Supplied material:
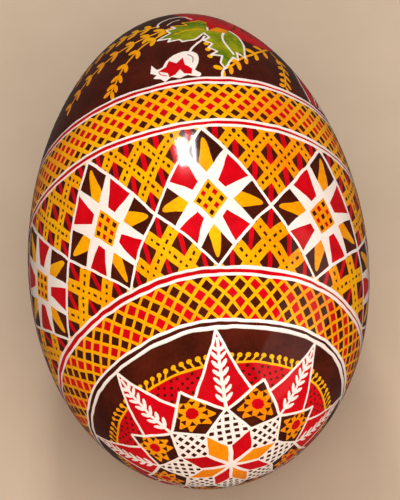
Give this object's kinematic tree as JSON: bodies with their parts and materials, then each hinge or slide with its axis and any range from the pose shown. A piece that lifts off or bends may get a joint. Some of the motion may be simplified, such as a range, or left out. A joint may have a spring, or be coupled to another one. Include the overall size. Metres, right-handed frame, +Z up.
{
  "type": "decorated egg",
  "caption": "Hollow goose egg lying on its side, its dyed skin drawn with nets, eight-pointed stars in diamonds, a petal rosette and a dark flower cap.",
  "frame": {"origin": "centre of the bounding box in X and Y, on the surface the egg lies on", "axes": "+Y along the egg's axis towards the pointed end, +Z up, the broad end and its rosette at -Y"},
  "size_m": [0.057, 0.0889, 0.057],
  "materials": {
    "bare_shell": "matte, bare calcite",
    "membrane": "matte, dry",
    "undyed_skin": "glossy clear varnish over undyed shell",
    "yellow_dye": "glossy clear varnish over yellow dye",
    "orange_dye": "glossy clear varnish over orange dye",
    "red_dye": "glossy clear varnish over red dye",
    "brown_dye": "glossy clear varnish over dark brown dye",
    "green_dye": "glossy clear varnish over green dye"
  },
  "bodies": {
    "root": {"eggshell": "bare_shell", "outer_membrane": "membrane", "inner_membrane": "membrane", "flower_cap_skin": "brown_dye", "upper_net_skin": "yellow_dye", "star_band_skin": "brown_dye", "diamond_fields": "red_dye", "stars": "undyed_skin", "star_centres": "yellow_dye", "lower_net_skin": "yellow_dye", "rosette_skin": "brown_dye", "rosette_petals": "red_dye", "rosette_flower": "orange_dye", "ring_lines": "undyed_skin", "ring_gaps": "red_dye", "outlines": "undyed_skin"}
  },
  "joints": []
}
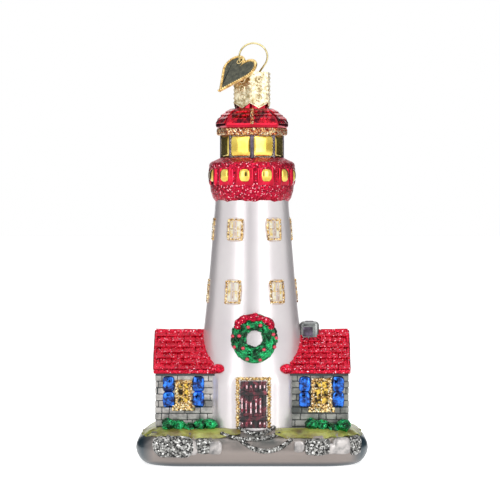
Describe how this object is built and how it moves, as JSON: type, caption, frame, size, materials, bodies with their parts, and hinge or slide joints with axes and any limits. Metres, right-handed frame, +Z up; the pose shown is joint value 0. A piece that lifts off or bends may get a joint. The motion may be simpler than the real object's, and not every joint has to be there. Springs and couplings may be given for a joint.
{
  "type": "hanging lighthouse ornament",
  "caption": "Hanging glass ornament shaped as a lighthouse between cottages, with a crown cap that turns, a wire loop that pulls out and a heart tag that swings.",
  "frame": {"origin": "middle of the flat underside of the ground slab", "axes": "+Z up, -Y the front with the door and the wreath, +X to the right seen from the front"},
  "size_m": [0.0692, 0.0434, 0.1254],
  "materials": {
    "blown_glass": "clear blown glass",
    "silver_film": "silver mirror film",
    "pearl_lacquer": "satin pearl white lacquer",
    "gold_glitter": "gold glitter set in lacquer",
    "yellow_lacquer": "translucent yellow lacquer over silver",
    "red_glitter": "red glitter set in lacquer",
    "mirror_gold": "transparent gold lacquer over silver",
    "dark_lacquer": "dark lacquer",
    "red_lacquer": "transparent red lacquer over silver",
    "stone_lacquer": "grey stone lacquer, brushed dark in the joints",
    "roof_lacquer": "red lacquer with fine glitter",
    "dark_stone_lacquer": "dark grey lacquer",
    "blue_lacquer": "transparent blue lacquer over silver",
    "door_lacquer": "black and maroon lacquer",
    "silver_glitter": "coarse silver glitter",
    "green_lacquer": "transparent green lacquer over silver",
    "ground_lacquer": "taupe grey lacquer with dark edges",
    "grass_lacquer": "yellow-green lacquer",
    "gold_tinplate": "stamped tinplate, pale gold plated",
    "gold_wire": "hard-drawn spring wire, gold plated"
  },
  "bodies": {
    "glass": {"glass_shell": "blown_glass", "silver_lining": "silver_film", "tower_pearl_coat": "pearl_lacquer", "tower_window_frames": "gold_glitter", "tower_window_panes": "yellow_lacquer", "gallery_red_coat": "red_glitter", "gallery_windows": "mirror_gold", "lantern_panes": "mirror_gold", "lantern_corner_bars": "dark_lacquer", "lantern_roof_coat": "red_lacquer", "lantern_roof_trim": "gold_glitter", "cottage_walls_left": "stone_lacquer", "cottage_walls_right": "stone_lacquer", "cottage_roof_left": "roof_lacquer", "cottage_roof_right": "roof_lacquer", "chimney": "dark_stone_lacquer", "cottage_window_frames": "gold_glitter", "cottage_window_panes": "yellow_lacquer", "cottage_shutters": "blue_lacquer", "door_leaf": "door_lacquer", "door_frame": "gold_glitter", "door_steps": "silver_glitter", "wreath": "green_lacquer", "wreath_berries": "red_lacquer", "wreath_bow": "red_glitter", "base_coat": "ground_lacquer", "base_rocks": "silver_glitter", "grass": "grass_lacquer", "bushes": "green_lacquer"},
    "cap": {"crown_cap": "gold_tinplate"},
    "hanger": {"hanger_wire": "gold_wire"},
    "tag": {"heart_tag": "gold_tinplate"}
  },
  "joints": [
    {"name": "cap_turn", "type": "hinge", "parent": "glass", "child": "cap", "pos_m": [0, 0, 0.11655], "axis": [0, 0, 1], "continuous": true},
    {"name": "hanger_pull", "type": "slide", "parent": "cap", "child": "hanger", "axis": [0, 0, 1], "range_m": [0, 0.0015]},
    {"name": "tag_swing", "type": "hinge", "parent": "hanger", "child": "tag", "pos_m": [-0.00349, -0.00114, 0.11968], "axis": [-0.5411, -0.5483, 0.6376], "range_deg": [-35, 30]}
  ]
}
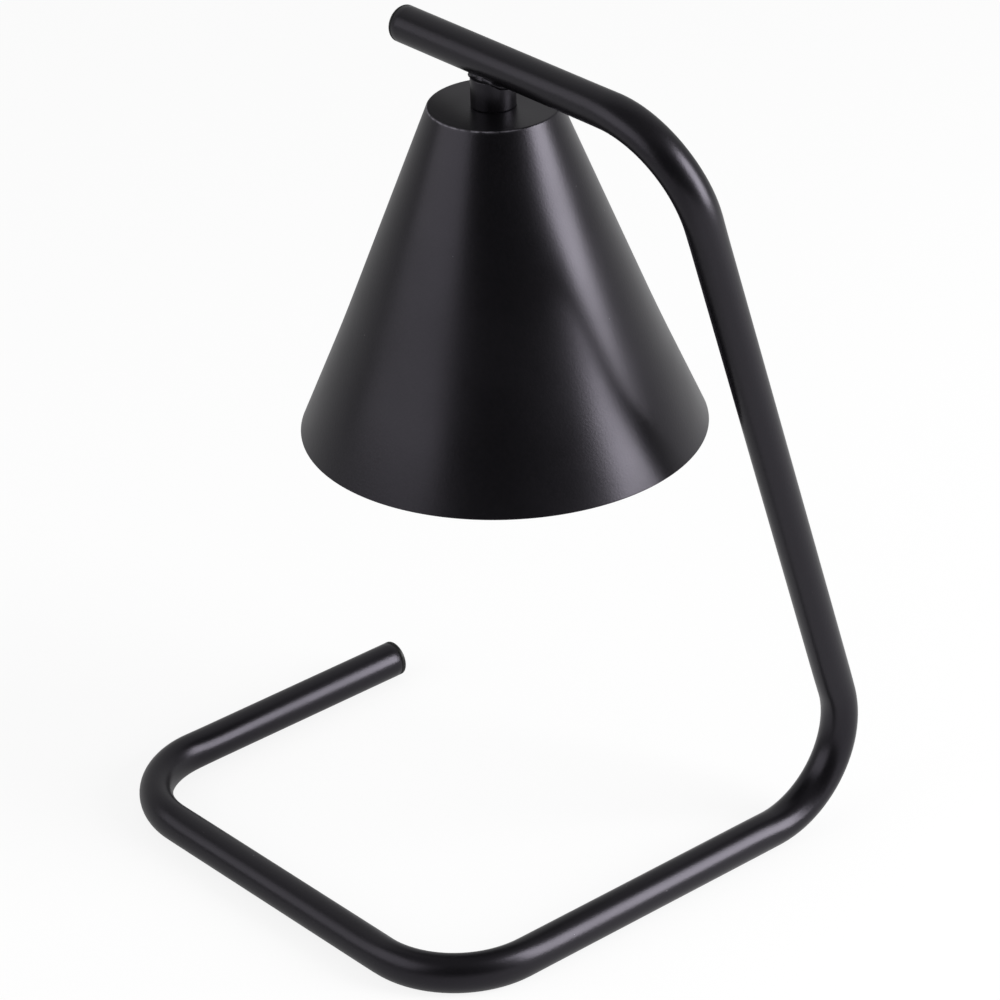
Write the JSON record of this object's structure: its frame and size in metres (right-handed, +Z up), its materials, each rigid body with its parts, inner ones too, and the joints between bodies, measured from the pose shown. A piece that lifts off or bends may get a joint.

Set task: Each record above should be repeated exactly as it appears.

Final result:
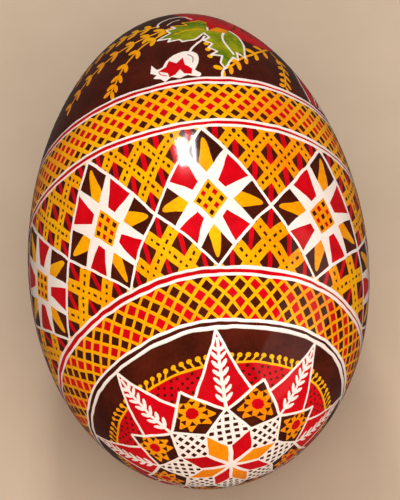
Give this object's kinematic tree as JSON: bodies with their parts and materials, then each hinge or slide with its axis and any range from the pose shown. A piece that lifts off or bends may get a joint. Some of the motion may be simplified, such as a range, or left out. A joint may have a spring, or be coupled to another one. Include the overall size. Metres, right-handed frame, +Z up.
{
  "type": "decorated egg",
  "caption": "Hollow goose egg lying on its side, its dyed skin drawn with nets, eight-pointed stars in diamonds, a petal rosette and a dark flower cap.",
  "frame": {"origin": "centre of the bounding box in X and Y, on the surface the egg lies on", "axes": "+Y along the egg's axis towards the pointed end, +Z up, the broad end and its rosette at -Y"},
  "size_m": [0.057, 0.0889, 0.057],
  "materials": {
    "bare_shell": "matte, bare calcite",
    "membrane": "matte, dry",
    "undyed_skin": "glossy clear varnish over undyed shell",
    "yellow_dye": "glossy clear varnish over yellow dye",
    "orange_dye": "glossy clear varnish over orange dye",
    "red_dye": "glossy clear varnish over red dye",
    "brown_dye": "glossy clear varnish over dark brown dye",
    "green_dye": "glossy clear varnish over green dye"
  },
  "bodies": {
    "root": {"eggshell": "bare_shell", "outer_membrane": "membrane", "inner_membrane": "membrane", "flower_cap_skin": "brown_dye", "upper_net_skin": "yellow_dye", "star_band_skin": "brown_dye", "diamond_fields": "red_dye", "stars": "undyed_skin", "star_centres": "yellow_dye", "lower_net_skin": "yellow_dye", "rosette_skin": "brown_dye", "rosette_petals": "red_dye", "rosette_flower": "orange_dye", "ring_lines": "undyed_skin", "ring_gaps": "red_dye", "outlines": "undyed_skin"}
  },
  "joints": []
}
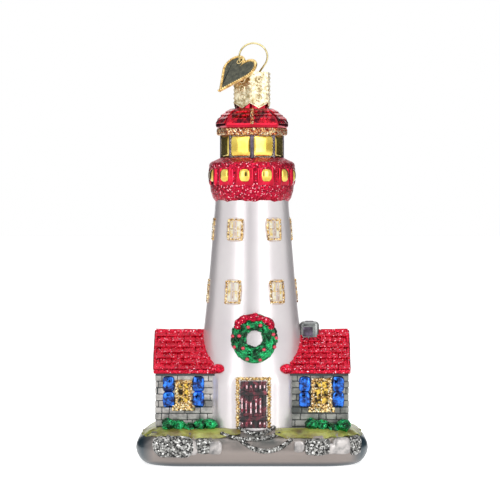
Describe how this object is built and how it moves, as JSON: type, caption, frame, size, materials, bodies with their parts, and hinge or slide joints with axes and any limits. Metres, right-handed frame, +Z up; the pose shown is joint value 0. A piece that lifts off or bends may get a joint. The motion may be simpler than the real object's, and not every joint has to be there. Springs and couplings may be given for a joint.
{
  "type": "hanging lighthouse ornament",
  "caption": "Hanging glass ornament shaped as a lighthouse between cottages, with a crown cap that turns, a wire loop that pulls out and a heart tag that swings.",
  "frame": {"origin": "middle of the flat underside of the ground slab", "axes": "+Z up, -Y the front with the door and the wreath, +X to the right seen from the front"},
  "size_m": [0.0692, 0.0434, 0.1254],
  "materials": {
    "blown_glass": "clear blown glass",
    "silver_film": "silver mirror film",
    "pearl_lacquer": "satin pearl white lacquer",
    "gold_glitter": "gold glitter set in lacquer",
    "yellow_lacquer": "translucent yellow lacquer over silver",
    "red_glitter": "red glitter set in lacquer",
    "mirror_gold": "transparent gold lacquer over silver",
    "dark_lacquer": "dark lacquer",
    "red_lacquer": "transparent red lacquer over silver",
    "stone_lacquer": "grey stone lacquer, brushed dark in the joints",
    "roof_lacquer": "red lacquer with fine glitter",
    "dark_stone_lacquer": "dark grey lacquer",
    "blue_lacquer": "transparent blue lacquer over silver",
    "door_lacquer": "black and maroon lacquer",
    "silver_glitter": "coarse silver glitter",
    "green_lacquer": "transparent green lacquer over silver",
    "ground_lacquer": "taupe grey lacquer with dark edges",
    "grass_lacquer": "yellow-green lacquer",
    "gold_tinplate": "stamped tinplate, pale gold plated",
    "gold_wire": "hard-drawn spring wire, gold plated"
  },
  "bodies": {
    "glass": {"glass_shell": "blown_glass", "silver_lining": "silver_film", "tower_pearl_coat": "pearl_lacquer", "tower_window_frames": "gold_glitter", "tower_window_panes": "yellow_lacquer", "gallery_red_coat": "red_glitter", "gallery_windows": "mirror_gold", "lantern_panes": "mirror_gold", "lantern_corner_bars": "dark_lacquer", "lantern_roof_coat": "red_lacquer", "lantern_roof_trim": "gold_glitter", "cottage_walls_left": "stone_lacquer", "cottage_walls_right": "stone_lacquer", "cottage_roof_left": "roof_lacquer", "cottage_roof_right": "roof_lacquer", "chimney": "dark_stone_lacquer", "cottage_window_frames": "gold_glitter", "cottage_window_panes": "yellow_lacquer", "cottage_shutters": "blue_lacquer", "door_leaf": "door_lacquer", "door_frame": "gold_glitter", "door_steps": "silver_glitter", "wreath": "green_lacquer", "wreath_berries": "red_lacquer", "wreath_bow": "red_glitter", "base_coat": "ground_lacquer", "base_rocks": "silver_glitter", "grass": "grass_lacquer", "bushes": "green_lacquer"},
    "cap": {"crown_cap": "gold_tinplate"},
    "hanger": {"hanger_wire": "gold_wire"},
    "tag": {"heart_tag": "gold_tinplate"}
  },
  "joints": [
    {"name": "cap_turn", "type": "hinge", "parent": "glass", "child": "cap", "pos_m": [0, 0, 0.11655], "axis": [0, 0, 1], "continuous": true},
    {"name": "hanger_pull", "type": "slide", "parent": "cap", "child": "hanger", "axis": [0, 0, 1], "range_m": [0, 0.0015]},
    {"name": "tag_swing", "type": "hinge", "parent": "hanger", "child": "tag", "pos_m": [-0.00349, -0.00114, 0.11968], "axis": [-0.5411, -0.5483, 0.6376], "range_deg": [-35, 30]}
  ]
}
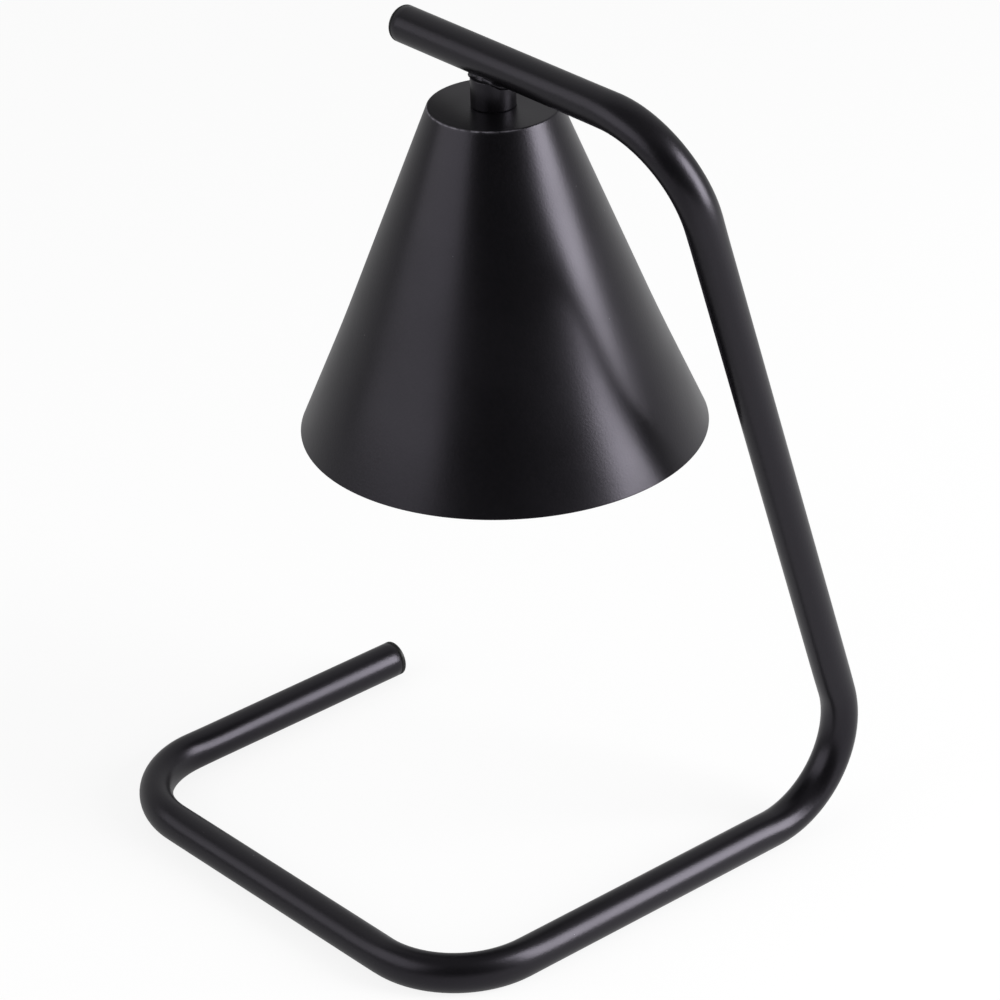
Write the JSON record of this object's structure: its frame and size in metres (right-handed, +Z up), its materials, each rigid body with its parts, inner ones too, and the joints between bodies, measured from the pose shown. A piece that lifts off or bends may get a joint.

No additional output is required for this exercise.